Every day we have class from 1:30 to 3:00pm. Every day we file into our classroom, take our seats, and listen to experts talk about various, hopefully interesting topics. Every day at approximately 2:54pm, great gusts of wind blow through the hallways. They slam the windows and doors shut, waking up those who didn’t order coffee after lunch and trapping us inside our classrooms. Loose leaves of notebook paper fly from our desks and fall to the floor, generally right in front of our speaker’s feet. We awkwardly scramble to pick them up, return to our chairs, and try to atone for our carelessness by paying attention for the last few minutes of class.
And then it starts to rain.
Rain? No big deal, I’m from Seattle. Rain and I are old buddies. Right? Wrong. I wish I could come up with a lyrical, beautiful way to describe the amount of water that falls from the sky every day at 3:00pm, but I’m afraid I used up all my poetic energy on the first paragraph of this entry. It rains cats and dogs like you have never seen. Last Monday it rained so hard that our professor refused to let us leave the building until 4:00pm. She thought we would either drown or be struck by lightening. If anyone can figure out how to get a care package to Cuba, I would really appreciate an inflatable raft. A pocket-size one would be especially nice.

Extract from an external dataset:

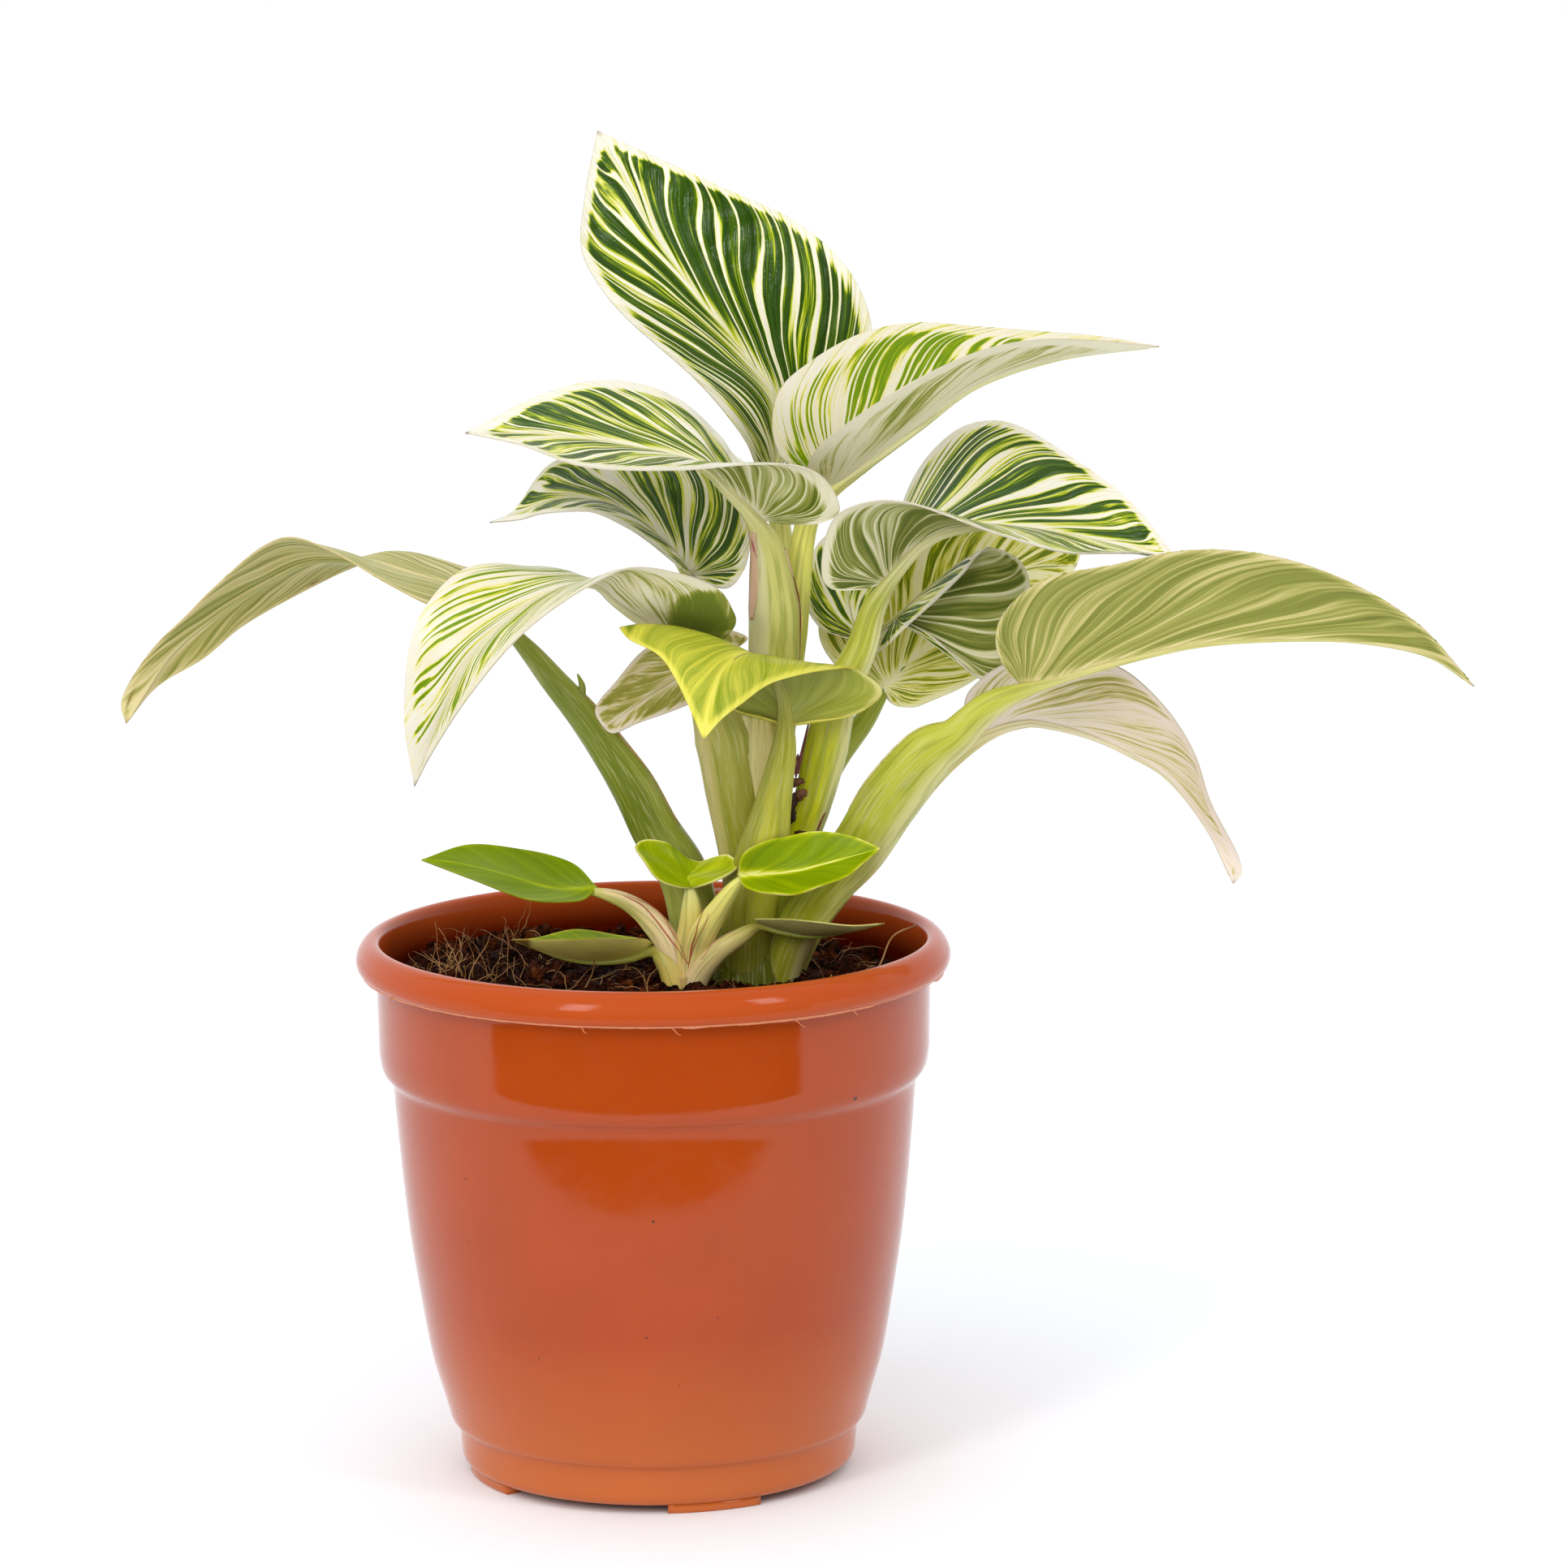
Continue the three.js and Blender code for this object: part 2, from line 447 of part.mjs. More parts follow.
// Stalks of the main plant, each from its blade down into the soil.
// The last number is how deep the stalk is compared with its width.
const MAIN_STALKS = [
  [[[30, 22, 232, 2], [31, 20, 222, 2.6], [31, 15, 202, 4], [29, 12, 182, 4.5],
    [27, 10, 159, 4.5], [23, 9, 132, 5], [21, 8, 107, 4]], 0.9],
  [[[40, 4, 232, 2.4], [37, 6, 225, 2.6], [33, 8, 198, 4], [30, 7, 179, 4.5],
    [27, 7, 156, 4.5], [21, 6, 107, 4]], 0.9],
  [[[27, -3, 226, 2.6], [28, -1, 217, 4.5], [29, 1, 206, 6], [29, 3, 195, 6],
    [28, 4, 178, 5.5], [27, 5, 160, 5], [24, 5, 137, 5.5], [22, 4, 107, 5]], 0.8],
  [[[10, 10, 210, 2], [14, 14, 200, 2.4], [18, 14, 188, 3], [23, 13, 174, 4],
    [26, 13, 159, 4], [22, 10, 107, 4]], 0.8],
  [[[21, 8, 194, 1.6], [24, 8, 188, 2.4], [27, 8, 176, 3]], 0.9],
  [[[50, 12, 195, 1.6], [47, 10, 186, 2.6], [42, 7, 172, 3.4]], 0.9],
  [[[56, 13, 198, 1.7], [52, 13, 194, 2.3], [48, 9, 187, 2.6], [43, 6, 176, 3]], 0.9],
  [[[-31, 6, 199, 2], [-24, 4, 190, 3], [-15, 4, 179, 4], [-5, 4, 164, 5.2],
    [1, 5, 152, 5.8], [7, 6, 142, 6], [10, 8, 129, 6], [12, 8, 107, 5]], 0.8],
  [[[9, -5, 198, 2.2], [13, -6, 188, 4.5], [17, -5, 176, 7], [19, -4, 163, 6.5],
    [21, -2, 148, 5.5], [22, 1, 134, 5], [21, 3, 107, 5]], 0.5],
  [[[32, -13, 179, 2.8], [30, -13, 170, 3.4], [28, -11, 160, 4.5], [26, -8, 150, 6],
    [23, -2, 137, 6.5], [22, 1, 123, 6], [22, 3, 107, 6]], 0.75],
  [[[53, 2, 210, 2.6], [50, 2, 197, 3.6], [44, 1, 184, 4.6], [41, 1, 172, 5.2],
    [38, 1, 160, 4.6], [33, 2, 145, 4.5], [26, 3, 107, 4]], 0.8],
  [[[55, 13, 183, 2], [50, 12, 176, 2.6], [43, 10, 167, 3], [38, 9, 157, 3.4],
    [32, 6, 137, 4.4], [27, 5, 107, 4]], 0.8],
  [[[85, -12, 189, 3.2], [76, -12, 182, 3.6], [71, -12, 177, 4.4], [65, -11, 173, 6.4],
    [56, -9, 162, 7.2], [48, -6, 149, 6.8], [39, -3, 138, 6], [32, 0, 125, 5],
    [27, 3, 107, 4]], 0.7],
  [[[77, 9, 173, 2], [67, 9, 165, 3], [57, 8, 154, 4], [45, 8, 140, 4.5],
    [35, 7, 127, 5], [28, 6, 107, 4]], 0.8],
];

const PUP_STALKS = [
  [[[-13, -2, 139, 1.4], [-6, -4, 137, 2], [0, -5, 132, 2.9], [4, -6, 126, 3.2],
    [7, -7, 110, 3]], 0.8],
  [[[9, -8, 140, 2], [9, -8, 133, 2.8], [8, -7, 126, 3.2], [8, -7, 110, 3]], 0.8],
  [[[20, -14, 144, 1.6], [17, -13, 139, 2.3], [12, -11, 131, 3.2], [10, -8, 124, 3.2],
    [8, -7, 110, 3]], 0.8],
  [[[0, -5, 126, 2], [3, -7, 123, 2.6], [5, -8, 118, 3], [7, -8, 110, 2.6]], 0.9],
  [[[25, -10, 132, 1.5], [19, -12, 129, 2.2], [14, -11, 125, 2.6], [10, -9, 119, 2.8],
    [8, -8, 110, 2.6]], 0.9],
];

// Blades first, because the stalks are trimmed to stand clear of them
const clearances = [];
function addLeaves(leaves, thickness, rows, columns) {
  for (const [name, leaf] of Object.entries(leaves)) {
    const room = bladeGeometry(leaf, thickness + 2 * GAP, rows, columns, GAP);
    clearances.push(toSolid(room));
    addPiece(name, bladeGeometry(leaf, thickness, rows, columns, 0), leaf.color, 0.4);
  }
}
addLeaves(BIG_LEAVES, BLADE, 11, 3);
addLeaves(SMALL_LEAVES, SMALL_BLADE, 8, 2);

function clump(stalks, extra) {
  const steps = 8;
  return fuse(stalks.map(([points, flat]) => toSolid(stalkGeometry(points, flat, extra, steps))));
}

const mainCrown = [[23, 5, 126, 9], [23, 5, 116, 11], [23, 5, 105, 9]];
const pupCrown = [[8, -7, 120, 4.6], [8, -7, 114, 5], [8, -7, 109, 4]];
const mainStems = [...MAIN_STALKS, [mainCrown, 0.8]];
const pupStems = [...PUP_STALKS, [pupCrown, 0.8]];
let main = clump(mainStems, 0);
let pup = clump(pupStems, 0);
for (const blade of clearances) {
  main = main.subtract(blade);
  pup = pup.subtract(blade);
}
addPiece('main_stems', toGeometry(largestBody(main)), STEM_GREEN, 0.5);
addPiece('pup_stems', toGeometry(largestBody(pup)), PUP_GREEN, 0.5);

// Soil: fills the pot to just under the rim, heaped a little at the left
const SOIL_RINGS = 5;
const SOIL_SIDES = POT_SIDES;
function soilTop(r, angle, j, i) {
  const heap = 3 * Math.exp(-(((r * Math.cos(angle) + 45) / 22) ** 2));
  const crumbs = 0.9 * Math.sin(5 * i + 3 * j) + 0.7 * Math.sin(2.3 * j * i + 1);
  return SOIL_LEVEL + heap + (i < SOIL_RINGS ? crumbs : 0) - (i === SOIL_RINGS ? 1 : 0);
}

function soilGeometry() {
  const wall = [[62.1, 103.6], [60, 97.4], [54.2, 45], [46, 13.4], [44, 6.3]];
  const points = [new THREE.Vector3(0, 0, SOIL_LEVEL)];
  const faces = [];
  for (let i = 1; i <= SOIL_RINGS; i += 1) {
    const r = 62.4 * i / SOIL_RINGS;
    for (let j = 0; j < SOIL_SIDES; j += 1) {
      const a = 2 * Math.PI * j / SOIL_SIDES;
      points.push(new THREE.Vector3(r * Math.cos(a), r * Math.sin(a), soilTop(r, a, j, i)));
    }
  }
  for (const [r, z] of wall) {
    for (let j = 0; j < SOIL_SIDES; j += 1) {
      const a = 2 * Math.PI * j / SOIL_SIDES;
      points.push(new THREE.Vector3(r * Math.cos(a), r * Math.sin(a), z));
    }
  }
  points.push(new THREE.Vector3(0, 0, 6.3));
  const rings = SOIL_RINGS + wall.length;
  for (let j = 0; j < SOIL_SIDES; j += 1) {
    const k = (j + 1) % SOIL_SIDES;
    faces.push([0, 1 + j, 1 + k]);
    for (let i = 0; i < rings - 1; i += 1) {
      const a = 1 + i * SOIL_SIDES;
      const b = a + SOIL_SIDES;
      faces.push([a + j, b + j, b + k], [a + j, b + k, a + k]);
    }
    const last = 1 + (rings - 1) * SOIL_SIDES;
    faces.push([points.length - 1, last + k, last + j]);
  }
  return geometryOf(points, faces);
}

// Only the parts of the stalks that reach below the surface need a hole
const holes = [clump(mainStems, GAP), clump(pupStems, GAP)];
let soil = toSolid(soilGeometry());
for (const hole of holes) soil = soil.subtract(hole);
addPiece('potting_soil', toGeometry(largestBody(soil)), SOIL_BROWN, 0.95);

// Dry remains of a leaf sheath, in the gap between two stalks
const remnant = [[35, -2, 172, 0.7], [35, -2, 166, 1.2], [34, -2, 160, 1.3], [33, -2, 156, 0.9]];
let dry = toSolid(stalkGeometry(remnant, 0.9, 0, 6));
dry = dry.subtract(clump(MAIN_STALKS, GAP));
addPiece('dry_sheath', toGeometry(largestBody(dry)), DRY_BROWN, 0.9);

const potBody = fuse([toSolid(turned(POT_PROFILE, POT_SIDES)),
  ...FOOT_ANGLES.map((angle) => toSolid(footTab(angle)))]);
addPiece('pot', toGeometry(potBody), TERRACOTTA, 0.28);

export default group;
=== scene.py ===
# %% [markdown]
# A young birkin philodendron in a moulded nursery pot, rebuilt as a lesson.
# The solid model comes first: it fixes every place and size, in metres, with
# +Z up and the photographed side facing -Y. Everything made here is a finer
# skin over those solids, so the script starts by loading them and noting the
# box that they fill.
#
# The plant is made of few kinds of thing: blades, stalks, soil and a pot. Each
# kind gets one function, and each blade and stalk gets its own line of given
# points, because no two leaves on a plant bend the same way.

# %% Load the solid model
import math
import random

import bmesh
import bpy
import numpy as np
from mathutils import Matrix, Vector, noise
from mathutils.bvhtree import BVHTree


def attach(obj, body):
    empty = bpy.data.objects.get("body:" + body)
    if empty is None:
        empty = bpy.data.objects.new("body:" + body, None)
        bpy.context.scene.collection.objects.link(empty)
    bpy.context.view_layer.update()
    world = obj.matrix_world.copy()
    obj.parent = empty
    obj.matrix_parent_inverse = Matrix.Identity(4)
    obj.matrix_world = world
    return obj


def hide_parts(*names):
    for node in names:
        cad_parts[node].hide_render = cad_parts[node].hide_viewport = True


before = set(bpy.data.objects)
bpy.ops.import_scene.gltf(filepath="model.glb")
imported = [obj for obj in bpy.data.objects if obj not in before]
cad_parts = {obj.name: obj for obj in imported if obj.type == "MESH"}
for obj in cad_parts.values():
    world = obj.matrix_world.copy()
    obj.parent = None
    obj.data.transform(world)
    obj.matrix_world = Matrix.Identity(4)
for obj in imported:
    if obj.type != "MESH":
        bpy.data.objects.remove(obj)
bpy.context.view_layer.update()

MM = 0.001
POT_AXIS = np.array([-34.0, 0.0, 0.0])   # the pot's axis in the finished frame, in mm
BODY = "root"                            # nothing on a potted plant is jointed
print("solids:", len(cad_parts))

# %% [markdown]
# Points below are given in millimetres from the pot's axis, at the level of
# its feet, because that is how one measures a pot plant on a bench. One
# function moves them into the finished frame and makes the mesh. A second one
# says what a piece rides on, and hides the plain solid that it stands for.

# %% Making and placing pieces
def put_in_scene(name, data):
    thing = bpy.data.objects.new(name, data)
    bpy.context.scene.collection.objects.link(thing)
    return thing


def make_mesh(name, points, faces, materials, flat_faces=False):
    mesh = bpy.data.meshes.new(name)
    placed = (np.asarray(points, float) + POT_AXIS) * MM
    mesh.from_pydata(placed.tolist(), [], [tuple(int(i) for i in f) for f in faces])
    mesh.update()
    for material in materials:
        mesh.materials.append(material)
    if not flat_faces:
        mesh.shade_smooth()
    return put_in_scene(name, mesh)


def place(piece, slot, *nodes):
    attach(piece, BODY)
    if nodes:
        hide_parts(*nodes)


def point_values(piece, name, values):
    layer = piece.data.attributes.new(name, "FLOAT", "POINT")
    layer.data.foreach_set("value", np.asarray(values, np.float32))


def point_colours(piece, name, colours):
    layer = piece.data.attributes.new(name, "FLOAT_COLOR", "POINT")
    layer.data.foreach_set("color", np.asarray(colours, np.float32).ravel())


def corner_map(piece, name, point_uv):
    layer = piece.data.uv_layers.new(name=name)
    corners = np.empty(len(piece.data.loops), np.int32)
    piece.data.loops.foreach_get("vertex_index", corners)
    layer.data.foreach_set("uv", np.asarray(point_uv, np.float32)[corners].ravel())


# %% [markdown]
# Colours are written as the sRGB hex values that one reads off a screen, and
# one function turns them into the linear light that the shader works in.
# Another adds a shader node. Each input gets either a constant or the output of
# an earlier node, all in one dictionary, so a recipe reads from top to bottom.
# The scale of a noise counts swells per metre: 330 is one in 3 mm.

# %% Colour and shader helpers
def linear(hex_colour):
    channels = [int(hex_colour[i:i + 2], 16) / 255 for i in (0, 2, 4)]
    return [c / 12.92 if c <= 0.04045 else ((c + 0.055) / 1.055) ** 2.4
            for c in channels] + [1.0]


def add(tree, kind, inputs=None, **settings):
    node = tree.nodes.new(kind)
    for name, value in settings.items():
        setattr(node, name, value)
    for socket, value in (inputs or {}).items():
        if isinstance(value, bpy.types.NodeSocket):
            tree.links.new(value, node.inputs[socket])
        else:
            node.inputs[socket].default_value = value
    return node


def new_material(name, **shader_values):
    material = bpy.data.materials.new(name)
    material.use_nodes = True
    tree = material.node_tree
    shader = tree.nodes["Principled BSDF"]
    for socket, value in shader_values.items():
        shader.inputs[socket.replace("_", " ")].default_value = value
    return material, tree, shader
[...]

Aside from the daily rain, school is going well. I have to produce three papers/projects while I’m here, and I’m starting to get excited about them. Our papers for our Modern Cuba class can be about any aspect of revolutionary Cuba, and I think I’m going to write mine about the two-currency system and the dilemmas it has created. For our art and culture class, I think I’ll write about female singers in Cuba. (That should be especially interesting, because we are expected to collect information in interviews and at events. Hopefully I’ll get to meet some really talented women.) My third project is for my Socialist Experiment class, and it’s supposed to be a photo-journalism type project about a revolutionary contradiction. I’m leaning towards writing mine about paladares, the private restaurants people run out of their homes in order to earn the extra money they need to survive.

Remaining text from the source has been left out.